# START OF Dataset section

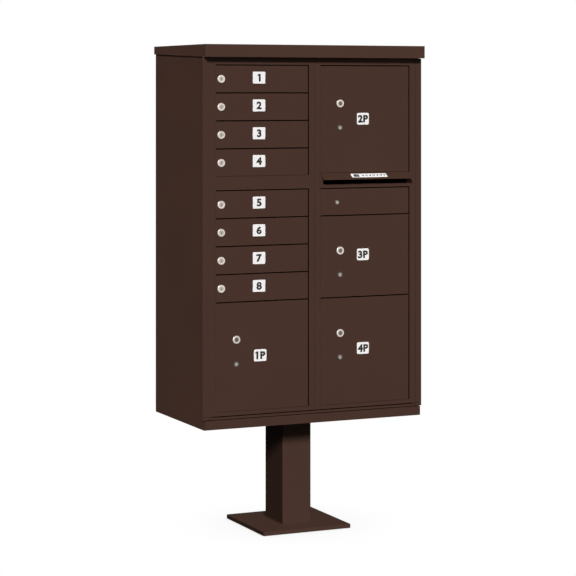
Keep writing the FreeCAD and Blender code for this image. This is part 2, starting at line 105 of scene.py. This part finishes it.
def scaled_colour(tree, colour, factor):
    """A colour made lighter or darker by a value."""
    made = add(tree, "ShaderNodeVectorMath", {"operation": "SCALE"}, _0=colour[:3], Scale=factor)
    return made.outputs["Vector"]


def mixed(tree, factor, first, second):
    """The first colour where the factor is 0, the second where it is 1."""
    made = add(tree, "ShaderNodeMix", {"data_type": "RGBA"}, _0=factor, _6=first, _7=second)
    return made.outputs[2]


def edge_mask(tree, radius, gain):
    """1 on sharp edges and corners, 0 on flats."""
    soft = add(tree, "ShaderNodeBevel", {"samples": 4}, Radius=radius).outputs["Normal"]
    flat = add(tree, "ShaderNodeNewGeometry").outputs["Normal"]
    dot = add(tree, "ShaderNodeVectorMath", {"operation": "DOT_PRODUCT"}, _0=soft, _1=flat)
    return remap(tree, dot.outputs["Value"], 1.0, 1.0 - 1.0 / gain, 0.0, 1.0)


def bumped(tree, height, strength, distance):
    """A surface normal that follows a height value."""
    made = add(tree, "ShaderNodeBump", Strength=strength, Distance=distance, Height=height)
    return made.outputs["Normal"]


def principled(tree, output, **values):
    """Ends a material with one Principled shader."""
    shader = add(tree, "ShaderNodeBsdfPrincipled", **values)
    tree.links.new(shader.outputs[0], output.inputs["Surface"])


# ---------------------------------------------------------------- materials

COAT_SPECULAR = 0.1
# painted shade: the colour factor on sharp edges and gap rims
EDGE_SHADE = 0.5
EDGE_RADIUS = 0.6 * MM
EDGE_GAIN = 9.0


def powder_coat(name, colour, roughness=0.5):
    """Matt powder coat: fine orange peel, faint mottling, painted shade darkening sharp edges."""
    material, tree, output, coords = new_material(name)
    peel = noise(tree, coords, scale=900.0, detail=2.0, roughness=0.6)
    grain = noise(tree, coords, scale=2400.0, detail=1.0)
    cloud = noise(tree, coords, scale=3.0, detail=4.0, roughness=0.6)
    tone = add(tree, "ShaderNodeMath", {"operation": "MULTIPLY"},
               _0=remap(tree, cloud, 0.3, 0.7, 0.965, 1.035),
               _1=remap(tree, grain, 0.3, 0.7, 0.95, 1.05)).outputs[0]
    base = scaled_colour(tree, colour, tone)
    # painted shade: sharp edges and gap rims get half the colour, darkening the gap lines
    edge_shaded = scaled_colour(tree, [channel * EDGE_SHADE for channel in colour], tone)
    principled(tree, output, Specular_IOR_Level=COAT_SPECULAR,
               Base_Color=mixed(tree, edge_mask(tree, EDGE_RADIUS, EDGE_GAIN), base, edge_shaded),
               Roughness=remap(tree, cloud, 0.25, 0.75, roughness - 0.05, roughness + 0.06),
               Normal=bumped(tree, peel, strength=0.22, distance=0.06 * MM))
    return material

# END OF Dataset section

Exercise requirements:
Print exactly, and only, the lines beginning at the top of the listing and ending at the line with "gain, 0.0, 1.0)".

The output:
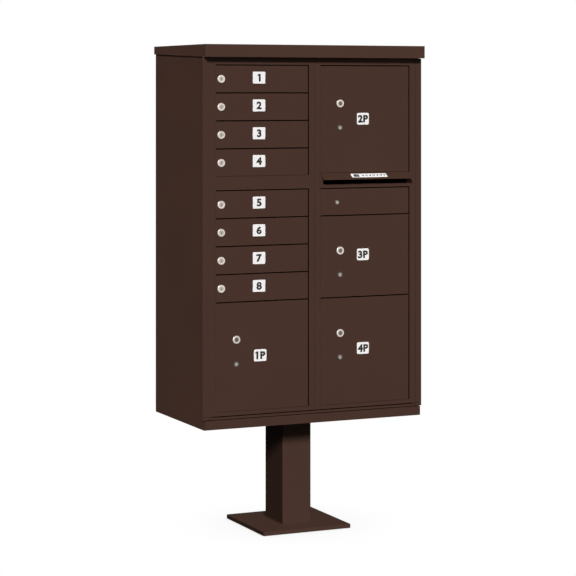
Keep writing the FreeCAD and Blender code for this image. This is part 2, starting at line 105 of scene.py. This part finishes it.
def scaled_colour(tree, colour, factor):
    """A colour made lighter or darker by a value."""
    made = add(tree, "ShaderNodeVectorMath", {"operation": "SCALE"}, _0=colour[:3], Scale=factor)
    return made.outputs["Vector"]


def mixed(tree, factor, first, second):
    """The first colour where the factor is 0, the second where it is 1."""
    made = add(tree, "ShaderNodeMix", {"data_type": "RGBA"}, _0=factor, _6=first, _7=second)
    return made.outputs[2]


def edge_mask(tree, radius, gain):
    """1 on sharp edges and corners, 0 on flats."""
    soft = add(tree, "ShaderNodeBevel", {"samples": 4}, Radius=radius).outputs["Normal"]
    flat = add(tree, "ShaderNodeNewGeometry").outputs["Normal"]
    dot = add(tree, "ShaderNodeVectorMath", {"operation": "DOT_PRODUCT"}, _0=soft, _1=flat)
    return remap(tree, dot.outputs["Value"], 1.0, 1.0 - 1.0 / gain, 0.0, 1.0)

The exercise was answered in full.